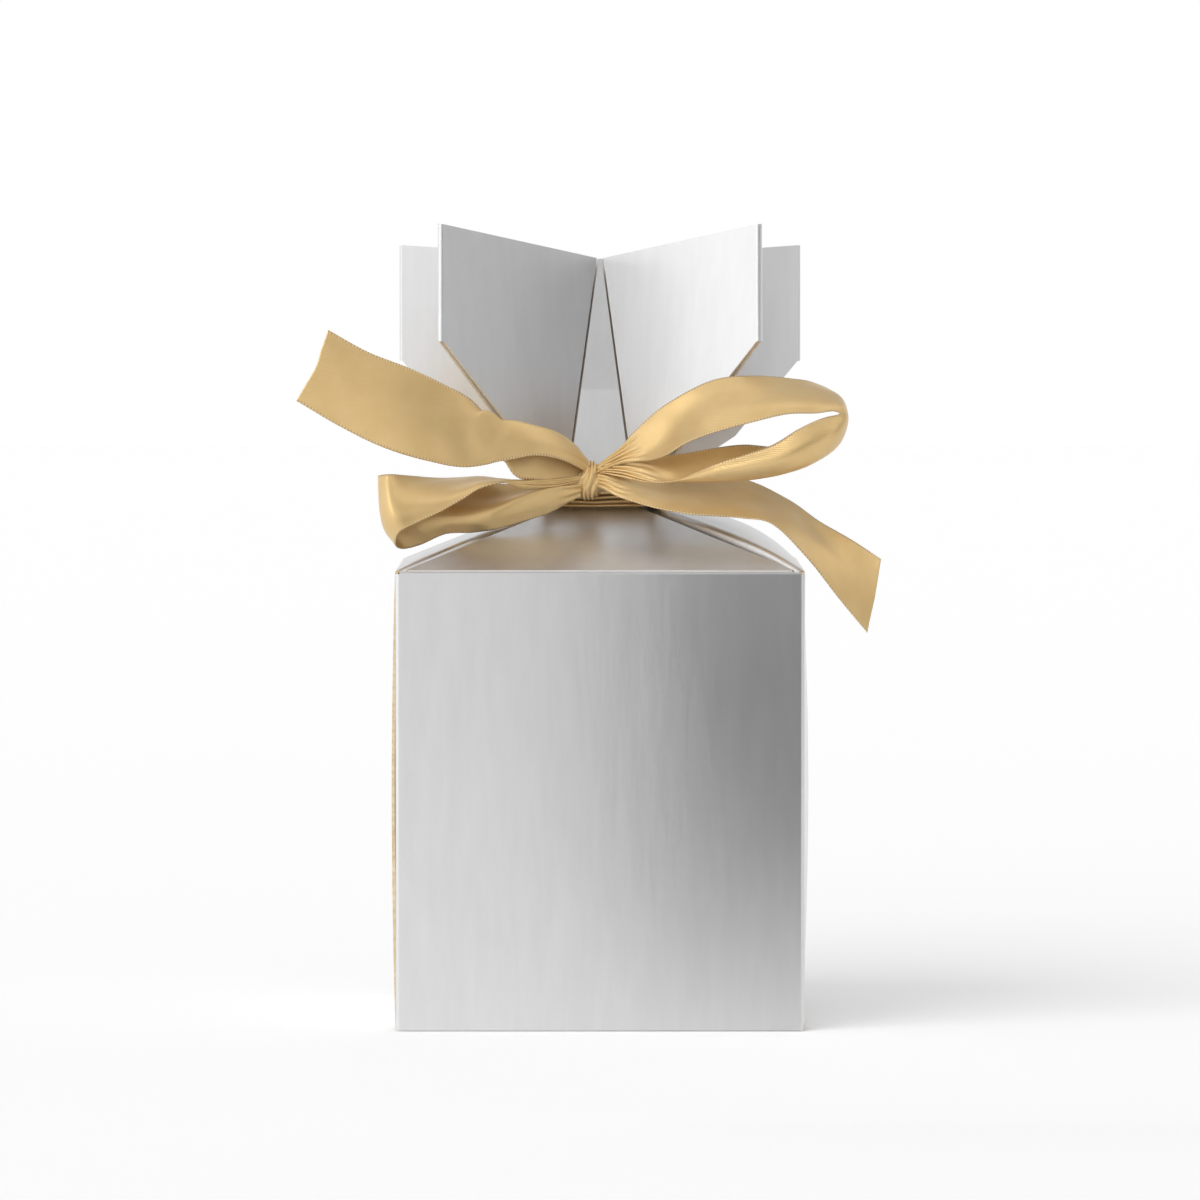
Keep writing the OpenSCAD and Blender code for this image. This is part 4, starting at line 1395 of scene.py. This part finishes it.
# %% Folds of the knot
KNOT_AT = Vector((-1.61, -11.72, 80.263))
KNOT_SIZE, FOLD_ROOM = (4.7, 4.6, 5.9), (0.1, 0.35, 0.3)
KNOT_STEPS, KNOT_ACROSS = 96, ACROSS * 3
KNOT_LENGTH = 15.0
half_w, half_d, half_h = (size / 2 - room for size, room in zip(KNOT_SIZE, FOLD_ROOM))
BROAD_FOLDS = ((0.20, 3.6, 1.5, 0.6), (0.13, 9.5, -2.4, 1.0))
PACKED_DEEP, PACKED_RATE, PACKED_SWAY, PACKED_START = 0.95, 19, 0.9, 0.4


def knot_fold(c, turn, high, hidden):
    """How far the knot's folds stand out: a few broad ones in front, and the
    gathered width of the ribbon packed at the hidden back."""
    broad = 0
    for deep, rate, slant, start in BROAD_FOLDS:
        broad += deep * math.sin(rate * c + slant * high + start)
    sway = PACKED_SWAY * math.sin(turn + PACKED_START)
    packed = PACKED_DEEP * math.sin(PACKED_RATE * c + sway)
    return broad * (1 - hidden) + packed * hidden


# %% Knot
NARROW_ABOVE, NARROW_BELOW = (0.42, 1.5), (0.22, 2)
KNOT_LEAN, KNOT_ROUND, FOLD_UP = 0.55, 0.66, 0.6
ROUGH, ROUGH_C, ROUGH_HIGH, ROUGH_START = 0.10, 2.2, 2.6, 3.0


def knot_row(turn):
    """The knot's points across the ribbon, at one turn round the crossing."""
    front, high = math.cos(turn), math.sin(turn)
    hidden = 0.5 - 0.5 * front
    above = NARROW_ABOVE[0] * max(0.0, high) ** NARROW_ABOVE[1]
    below = NARROW_BELOW[0] * max(0.0, -high) ** NARROW_BELOW[1]
    narrow = 1 - above - below
    lean = KNOT_LEAN * high * (0.5 + 0.5 * front)
    row = []
    for j in range(KNOT_ACROSS + 1):
        c = 2 * j / KNOT_ACROSS - 1
        bulge = math.sqrt(max(0.0, 1 - KNOT_ROUND * c * c))
        fold = knot_fold(c, turn, high, hidden)
        spot = Vector((ROUGH_C * c, ROUGH_HIGH * high, ROUGH_START + front))
        rough = ROUGH * noise.noise(spot)
        depth = half_d * bulge + fold + rough
        rise = half_h * bulge + fold * FOLD_UP
        point = KNOT_AT + Vector((half_w * narrow * c + lean, -depth * front, rise * high))
        row.append((point, (turn * KNOT_LENGTH / 2 / math.pi, c * RIBBON_W / 2)))
    return row


knot = ring(KNOT_STEPS, knot_row)
cloth("ribbon_knot", *knot, KNOT_LENGTH, "gathered", ["ribbon_band_cloth"], around=True)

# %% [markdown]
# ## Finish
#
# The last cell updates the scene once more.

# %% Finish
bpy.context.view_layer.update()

------

**Exercise objective**
Go through the listing and print each line exactly as it appears.

**Expected output**
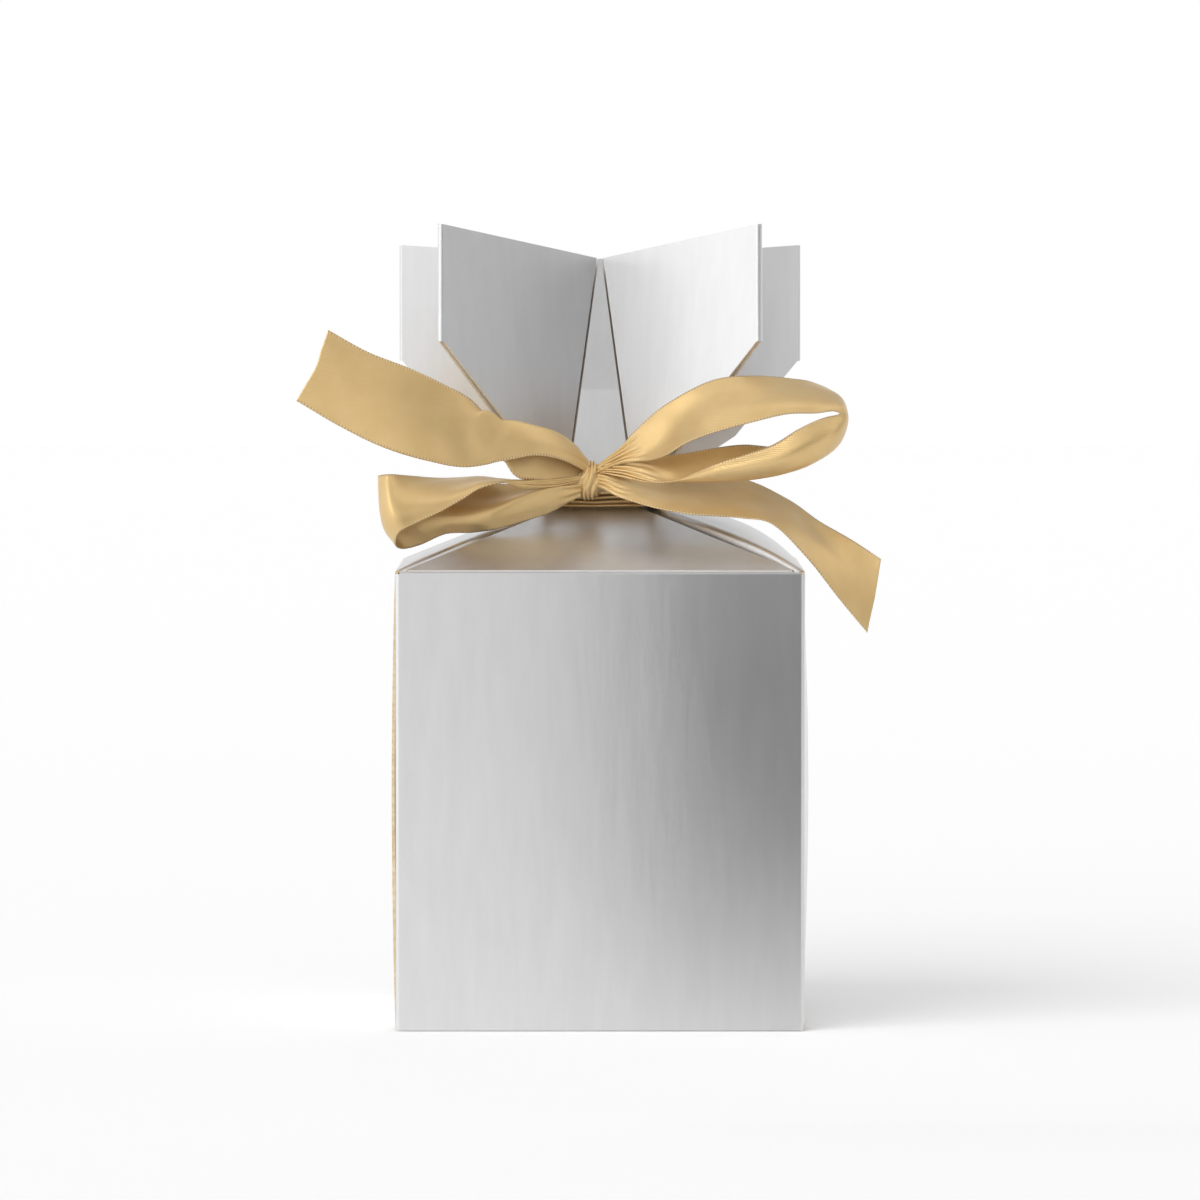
Keep writing the OpenSCAD and Blender code for this image. This is part 4, starting at line 1395 of scene.py. This part finishes it.
# %% Folds of the knot
KNOT_AT = Vector((-1.61, -11.72, 80.263))
KNOT_SIZE, FOLD_ROOM = (4.7, 4.6, 5.9), (0.1, 0.35, 0.3)
KNOT_STEPS, KNOT_ACROSS = 96, ACROSS * 3
KNOT_LENGTH = 15.0
half_w, half_d, half_h = (size / 2 - room for size, room in zip(KNOT_SIZE, FOLD_ROOM))
BROAD_FOLDS = ((0.20, 3.6, 1.5, 0.6), (0.13, 9.5, -2.4, 1.0))
PACKED_DEEP, PACKED_RATE, PACKED_SWAY, PACKED_START = 0.95, 19, 0.9, 0.4


def knot_fold(c, turn, high, hidden):
    """How far the knot's folds stand out: a few broad ones in front, and the
    gathered width of the ribbon packed at the hidden back."""
    broad = 0
    for deep, rate, slant, start in BROAD_FOLDS:
        broad += deep * math.sin(rate * c + slant * high + start)
    sway = PACKED_SWAY * math.sin(turn + PACKED_START)
    packed = PACKED_DEEP * math.sin(PACKED_RATE * c + sway)
    return broad * (1 - hidden) + packed * hidden


# %% Knot
NARROW_ABOVE, NARROW_BELOW = (0.42, 1.5), (0.22, 2)
KNOT_LEAN, KNOT_ROUND, FOLD_UP = 0.55, 0.66, 0.6
ROUGH, ROUGH_C, ROUGH_HIGH, ROUGH_START = 0.10, 2.2, 2.6, 3.0


def knot_row(turn):
    """The knot's points across the ribbon, at one turn round the crossing."""
    front, high = math.cos(turn), math.sin(turn)
    hidden = 0.5 - 0.5 * front
    above = NARROW_ABOVE[0] * max(0.0, high) ** NARROW_ABOVE[1]
    below = NARROW_BELOW[0] * max(0.0, -high) ** NARROW_BELOW[1]
    narrow = 1 - above - below
    lean = KNOT_LEAN * high * (0.5 + 0.5 * front)
    row = []
    for j in range(KNOT_ACROSS + 1):
        c = 2 * j / KNOT_ACROSS - 1
        bulge = math.sqrt(max(0.0, 1 - KNOT_ROUND * c * c))
        fold = knot_fold(c, turn, high, hidden)
        spot = Vector((ROUGH_C * c, ROUGH_HIGH * high, ROUGH_START + front))
        rough = ROUGH * noise.noise(spot)
        depth = half_d * bulge + fold + rough
        rise = half_h * bulge + fold * FOLD_UP
        point = KNOT_AT + Vector((half_w * narrow * c + lean, -depth * front, rise * high))
        row.append((point, (turn * KNOT_LENGTH / 2 / math.pi, c * RIBBON_W / 2)))
    return row


knot = ring(KNOT_STEPS, knot_row)
cloth("ribbon_knot", *knot, KNOT_LENGTH, "gathered", ["ribbon_band_cloth"], around=True)

# %% [markdown]
# ## Finish
#
# The last cell updates the scene once more.

# %% Finish
bpy.context.view_layer.update()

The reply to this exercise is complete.